Now, like me your probably written an application with a user interface that ends up with complex logic all over the place and a single change results in unpredictably strange consequences. As you make changes to this the code complexity grows. As developers, the best we have been able to come up with is MVC, which puts all that logic is all in the controller, however this is distributed throughout the code of the controller and there is no guarantee that you won’t end up dabbling in the Kafkaesque.

Ideally I want some way of

1. Describing a set of integrated rules in one location in a domain specific language.
2. Decoupling this description as much as possible from the the Views.
3. Allows those rules to be provable and enforced via contracts.
4. Allow the system to be intelligent enough that it exhibits emergent behavior via its logical roots, this emergent behavior can then be leaned upon and provide complex yet intuitive behaviors to users for free.

My aim was to break the controller up into a state machine based rules system and a layer that could mediate between the state and view.  The states could be mathematically provable with contracts ensuring that no illegal state combination could be entered.  Combining this with a direct mapping layer between states and views, could result in a lot of code being abstracted away into the state machine and result in a more compact code-base.

A state machine interrogates a model via user defined JavaScript functions.The state view map defines what views and aspects of the view should be visible and triggers their display.

JavaScript Finite State-Machine

The state-machine is a formalised description of the possible states of a system.

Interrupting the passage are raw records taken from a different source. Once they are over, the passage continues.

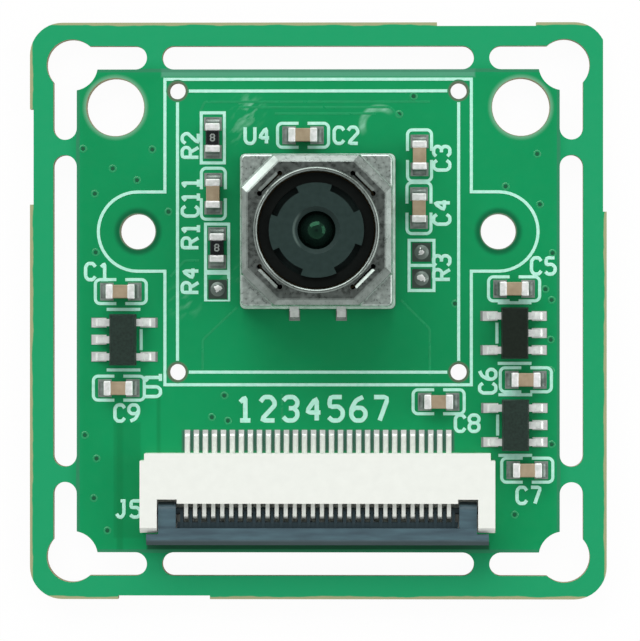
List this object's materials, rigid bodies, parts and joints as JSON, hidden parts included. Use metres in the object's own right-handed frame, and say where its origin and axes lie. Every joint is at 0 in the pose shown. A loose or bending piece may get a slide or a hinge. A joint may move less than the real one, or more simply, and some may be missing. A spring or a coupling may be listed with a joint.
{
  "type": "camera module",
  "caption": "Autofocus camera on a square circuit board with a break-off frame, chip parts and a flat-cable connector whose lock flips up.",
  "frame": {"origin": "centre of the circuit board's underside", "axes": "+Z along the lens's line of sight, square to the board; -Y towards the flat-cable connector; +X to the right seen from the lens side"},
  "size_m": [0.032, 0.032, 0.0059],
  "materials": {
    "mask_green": "glossy solder mask over glass-fibre laminate",
    "legend_ink": "screen-printed white ink",
    "tinned_copper": "tinned copper pads",
    "solder": "reflowed tin solder",
    "ceramic_tan": "fired ceramic with tinned ends",
    "resistor_glaze": "black glass glaze with tinned ends",
    "package_black": "moulded epoxy",
    "lead_tin": "tin-plated copper alloy",
    "housing_white": "moulded liquid-crystal polymer",
    "contact_tin": "tin-plated phosphor bronze",
    "lock_slate": "moulded dark polymer",
    "silicon": "polished silicon",
    "gold_wire": "drawn gold wire",
    "holder_black": "moulded black polymer",
    "filter_glass": "coated glass",
    "cover_steel": "nickel-plated pressed steel",
    "spring_bronze": "etched copper alloy",
    "magnet_nickel": "nickel-plated sintered magnet",
    "carrier_black": "moulded black polymer",
    "coil_copper": "enamelled copper winding",
    "barrel_black": "moulded dark polymer",
    "film_black": "matt black film",
    "lens_clear": "moulded optical polymer"
  },
  "bodies": {
    "board_assembly": {"circuit_board": "mask_green", "legend_print": "legend_ink", "tinned_pads": "tinned_copper", "solder_joints": "solder", "capacitor_1": "ceramic_tan", "capacitor_2": "ceramic_tan", "capacitor_3": "ceramic_tan", "capacitor_4": "ceramic_tan", "capacitor_5": "ceramic_tan", "capacitor_6": "ceramic_tan", "capacitor_7": "ceramic_tan", "capacitor_8": "ceramic_tan", "capacitor_9": "ceramic_tan", "capacitor_10": "ceramic_tan", "resistor_1": "resistor_glaze", "resistor_2": "resistor_glaze", "regulator_1_package": "package_black", "regulator_2_package": "package_black", "regulator_3_package": "package_black", "regulator_1_leads": "lead_tin", "regulator_2_leads": "lead_tin", "regulator_3_leads": "lead_tin", "connector_housing": "housing_white", "connector_contacts": "contact_tin", "connector_anchors": "lead_tin", "sensor_die": "silicon", "sensor_bond_wires": "gold_wire", "sensor_holder": "holder_black", "infrared_filter": "filter_glass", "focus_base": "holder_black", "focus_cover": "cover_steel", "focus_terminals": "lead_tin", "magnet_1": "magnet_nickel", "magnet_2": "magnet_nickel", "magnet_3": "magnet_nickel", "magnet_4": "magnet_nickel", "lower_leaf_spring": "spring_bronze", "upper_leaf_spring": "spring_bronze", "spring_spacer": "holder_black"},
    "connector_lock": {"connector_lock": "lock_slate"},
    "focus_carriage": {"lens_carrier": "carrier_black", "drive_coil": "coil_copper", "lens_barrel": "barrel_black", "lens_retainer": "film_black", "aperture_sheet": "film_black", "lens_1": "lens_clear", "lens_2": "lens_clear", "lens_3": "lens_clear", "lens_4": "lens_clear", "lens_5": "lens_clear", "lens_spacers": "film_black"}
  },
  "joints": [
    {"name": "lock_hinge", "type": "hinge", "parent": "board_assembly", "child": "connector_lock", "pos_m": [0, -0.01105, 0.00225], "axis": [-1, 0, 0], "range_deg": [0, 90]},
    {"name": "focus_travel", "type": "slide", "parent": "board_assembly", "child": "focus_carriage", "axis": [0, 0, 1], "range_m": [0, 0.0003], "stiffness_N_per_m": 12, "springref_m": -0.0001, "deforming": ["lower_leaf_spring", "upper_leaf_spring"]}
  ]
}
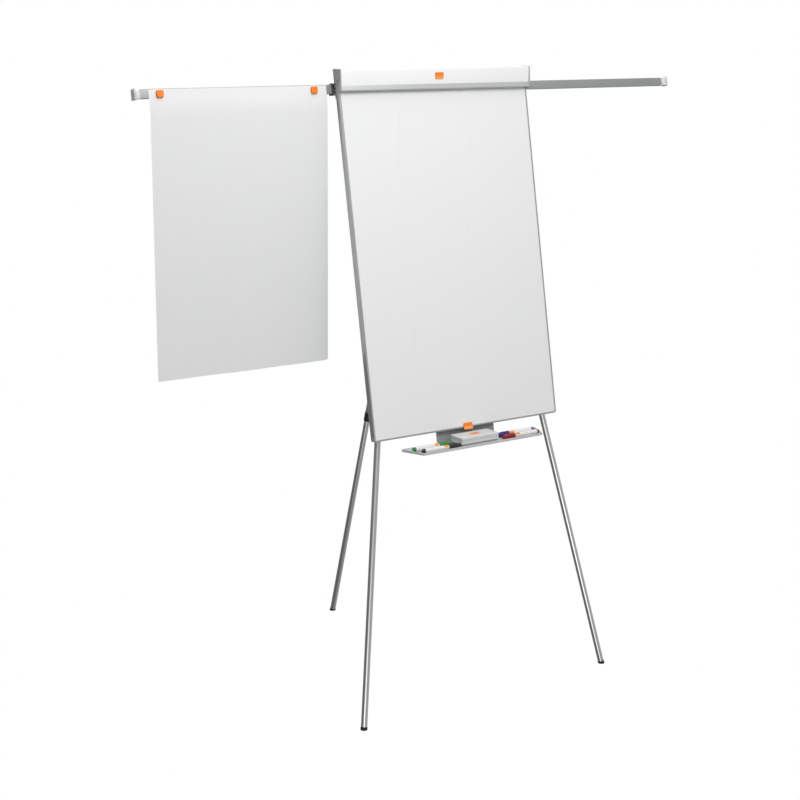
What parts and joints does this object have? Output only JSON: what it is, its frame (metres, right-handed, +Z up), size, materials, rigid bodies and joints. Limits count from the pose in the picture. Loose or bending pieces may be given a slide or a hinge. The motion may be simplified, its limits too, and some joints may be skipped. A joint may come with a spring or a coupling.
{
  "type": "flipchart easel",
  "caption": "Tripod flipchart easel with a reclined magnetic board, sprung clamp bar, sliding side arms, pen tray and telescopic folding legs.",
  "frame": {"origin": "on the floor, at the middle of the footprint of the whole easel", "axes": "+X to the viewer's right along the arms, +Y away from the viewer, +Z up"},
  "size_m": [1.95, 0.9377, 1.9087],
  "materials": {
    "white_enamel": "gloss enamel writing surface",
    "core_board": "honeycomb board",
    "galvanised_steel": "galvanised sheet",
    "frame_aluminium": "satin anodised",
    "arm_aluminium": "satin anodised",
    "grey_plastic": "moulded, fine grain",
    "white_coat": "white powder coat",
    "grip_aluminium": "satin anodised",
    "black_plastic": "moulded black",
    "clear_plastic": "frosted clear",
    "zinc_steel": "zinc plated",
    "grey_steel": "grey powder coat",
    "tray_grey": "light grey powder coat",
    "paper": "uncoated paper",
    "orange_plastic": "moulded orange",
    "eraser_grey": "moulded light grey",
    "felt": "pressed felt",
    "marker_white": "moulded white",
    "marker_green": "moulded green",
    "marker_black": "moulded black",
    "marker_blue": "moulded blue",
    "marker_red": "moulded red",
    "leg_aluminium": "polished tube",
    "foot_rubber": "black rubber"
  },
  "bodies": {
    "board": {"writing_panel": "white_enamel", "board_core": "core_board", "back_sheet": "galvanised_steel", "frame_rail_left": "frame_aluminium", "frame_rail_right": "frame_aluminium", "frame_rail_bottom": "frame_aluminium", "frame_rail_top": "frame_aluminium", "frame_corners": "grey_plastic", "clamp_base": "frame_aluminium", "clamp_cheek_left": "grey_plastic", "clamp_cheek_right": "grey_plastic", "clamp_pins": "zinc_steel", "clamp_springs": "zinc_steel", "arm_channel": "frame_aluminium", "arm_bush_left": "black_plastic", "arm_bush_right": "black_plastic", "head_plate": "grey_steel", "front_leg_studs": "zinc_steel", "rear_leg_fork": "grey_steel", "rear_leg_bolt": "zinc_steel", "tray_bracket": "grey_steel", "pen_tray": "tray_grey", "board_screws": "zinc_steel", "eraser_shell": "eraser_grey", "eraser_felt": "felt", "marker_barrels": "marker_white", "marker_cap_green": "marker_green", "marker_cap_black": "marker_black", "marker_cap_blue": "marker_blue", "marker_cap_red": "marker_red", "board_badge": "orange_plastic"},
    "clamp": {"clamp_bar": "white_coat", "clamp_grip": "grip_aluminium", "clamp_badge": "orange_plastic"},
    "peg_left": {"pad_peg_left": "black_plastic"},
    "peg_right": {"pad_peg_right": "black_plastic"},
    "left_arm": {"left_arm_bar": "arm_aluminium", "left_arm_cap": "clear_plastic", "sheet_magnets": "orange_plastic", "paper_sheet": "paper"},
    "right_arm": {"right_arm_bar": "arm_aluminium", "right_arm_cap": "clear_plastic"},
    "front_left_leg": {"front_left_top_joint": "black_plastic", "front_left_outer_tube": "leg_aluminium"},
    "front_left_lock": {"front_left_collar": "black_plastic"},
    "front_left_inner_leg": {"front_left_inner_tube": "leg_aluminium", "front_left_guide_bush": "black_plastic", "front_left_foot": "foot_rubber"},
    "front_right_leg": {"front_right_top_joint": "black_plastic", "front_right_outer_tube": "leg_aluminium"},
    "front_right_lock": {"front_right_collar": "black_plastic"},
    "front_right_inner_leg": {"front_right_inner_tube": "leg_aluminium", "front_right_guide_bush": "black_plastic", "front_right_foot": "foot_rubber"},
    "rear_leg": {"rear_top_joint": "black_plastic", "rear_outer_tube": "leg_aluminium"},
    "rear_lock": {"rear_collar": "black_plastic"},
    "rear_inner_leg": {"rear_inner_tube": "leg_aluminium", "rear_guide_bush": "black_plastic", "rear_foot": "foot_rubber"}
  },
  "joints": [
    {"name": "left_arm_slide", "type": "slide", "parent": "board", "child": "left_arm", "axis": [1, 0, 0], "range_m": [0, 0.6065], "deforming": ["paper_sheet"]},
    {"name": "right_arm_slide", "type": "slide", "parent": "board", "child": "right_arm", "axis": [-1, 0, 0], "range_m": [0, 0.6065]},
    {"name": "clamp_open", "type": "hinge", "parent": "board", "child": "clamp", "pos_m": [0, -0.16206, 1.87487], "axis": [-1, 0, 0], "range_deg": [0, 25], "stiffness_Nm_per_rad": 2, "springref_deg": -20.05},
    {"name": "pad_peg_left_slide", "type": "slide", "parent": "board", "child": "peg_left", "axis": [1, 0, 0], "range_m": [-0.045, 0.045]},
    {"name": "pad_peg_right_slide", "type": "slide", "parent": "board", "child": "peg_right", "axis": [1, 0, 0], "range_m": [-0.045, 0.045]},
    {"name": "front_left_leg_swing", "type": "hinge", "parent": "board", "child": "front_left_leg", "pos_m": [-0.1414, -0.1391, 1.7732], "axis": [0, -0.9842, 0.1771], "range_deg": [0, 10]},
    {"name": "front_left_leg_slide", "type": "slide", "parent": "front_left_leg", "child": "front_left_inner_leg", "axis": [0.1754, 0.1743, 0.9689], "range_m": [0, 0.817]},
    {"name": "front_left_lock_turn", "type": "hinge", "parent": "front_left_leg", "child": "front_left_lock", "pos_m": [-0.30888, -0.30561, 0.84781], "axis": [0.1754, 0.1743, 0.9689], "range_deg": [0, 90]},
    {"name": "front_right_leg_swing", "type": "hinge", "parent": "board", "child": "front_right_leg", "pos_m": [0.1414, -0.1391, 1.7732], "axis": [0, 0.9842, -0.1771], "range_deg": [0, 10]},
    {"name": "front_right_leg_slide", "type": "slide", "parent": "front_right_leg", "child": "front_right_inner_leg", "axis": [-0.1754, 0.1743, 0.9689], "range_m": [0, 0.817]},
    {"name": "front_right_lock_turn", "type": "hinge", "parent": "front_right_leg", "child": "front_right_lock", "pos_m": [0.30888, -0.30561, 0.84781], "axis": [-0.1754, 0.1743, 0.9689], "range_deg": [0, 90]},
    {"name": "rear_leg_fold", "type": "hinge", "parent": "board", "child": "rear_leg", "pos_m": [0, -0.09147, 1.76463], "axis": [-1, 0, 0], "range_deg": [0, 27]},
    {"name": "rear_leg_slide", "type": "slide", "parent": "rear_leg", "child": "rear_inner_leg", "axis": [0, -0.2974, 0.9548], "range_m": [0, 0.762]},
    {"name": "rear_lock_turn", "type": "hinge", "parent": "rear_leg", "child": "rear_lock", "pos_m": [0, 0.22254, 0.75645], "axis": [0, -0.2974, 0.9548], "range_deg": [0, 90]}
  ]
}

States are either ‘active’ or ‘inactive’.  The state-machine is multi-dimensional (states have sub-states) and multi-state (more than one state can active).

The state-machine description consists of an XML file that describes a list of states.

A state machine description consists of a list of states.

Each state has a collection of sub-states which can only be active if their parent is active.

Each state has…

A list of rules for validating states which allow for a degree of asserting contracts between states.

A state can ‘exclude’ another state. Which is a way of saying that if this state is active then the other state should be inactive. If not, a fault will be indicated by an exception.

A state can ‘include’ another state. Which is a way of saying that if this state is active then the other state should also be active. If not, a fault will be indicated by an exception.

A list of rules that describe how a state is affected by the activation of other states or the return from JavaScript calls.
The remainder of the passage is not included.